The guys who were trading on Wall Street had quote machines in front of them that told them prices in in near real time. That was a big advantage over my dad me and and me making stock there. The advantage that the most fancily outfitted HFT has in speed, just in plain speed, over the average mom and pop investor today is measured in milliseconds. Liquidity is cheaper than it's ever been. It's abundant.
Uh, the kind of bad practices of manipulation and so on still go on, but they're less and less every year. Uh we have like much bigger problems as a society than HFT uh and fixing market structure. Like I'm all for rounding out the the corners, the rough edges on the inefficiencies, but Uh to be clear, all of this, like you know, if you want to talk stock market problems, I think short-term incentivization of of uh
of CEOs to manage earnings in the near term without really worrying about the long term consequences on their shareholders on the planet, et cetera, of their actions, those are these are really big issues in capital markets regulation, not sort of Some tiki tack. nonsense, and it is mostly nonsense, about how HFTs aren't fair'cause they have to invest millions of dollars a year in infrastructure for the privilege of maybe, if they're good at it, making a tenth of a penny per share.

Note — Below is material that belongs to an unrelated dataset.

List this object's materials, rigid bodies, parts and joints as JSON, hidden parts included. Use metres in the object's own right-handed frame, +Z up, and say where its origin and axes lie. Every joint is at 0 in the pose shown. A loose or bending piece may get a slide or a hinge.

¶ Conclusion and Rishi Narang's Work
Yeah. All right, Reishi, well, this has been a a fascinating conversation. Uh thank you very much for coming on. Um let's let's leave it at this. I mean I mean, I know we've gone a little bit over time here. Um, but I really appreciate you um, you know, making the time to do this. It's been a a lot of fun speaking with you. Where can listeners go to find out more about you? Well, as hedge funds I'm not really allowed to advertise anywhere. I do have a a Twitter, but I don't tweet very much. Um
And uh I don't really write anything that's allowed to be consumed by the public. So sadly it's not there's not well, maybe it's not sad. There's not that much fun to learn more about me anyway. Well, I'd definitely encourage listeners to check out your book inside the black box if they'd like to find out more about, you know, quantitative trading and um, you know, algorithmic trading, that type of thing. Um, awesome book. I'm halfway through it, like I mentioned at the beginning.
Um and also inside the black box the documentary by VPro is also a really good one to check out. Um that was that was a really well put together documentary. So I'll link to both of those in the show notes at chatwithraders.com. And um, you know, if listeners wanna find out more, uh all the links will be there all in one place. All right, Rishi, will you enjoy your evening and uh let's speak again soon. Thanks, Aaron. Hope so.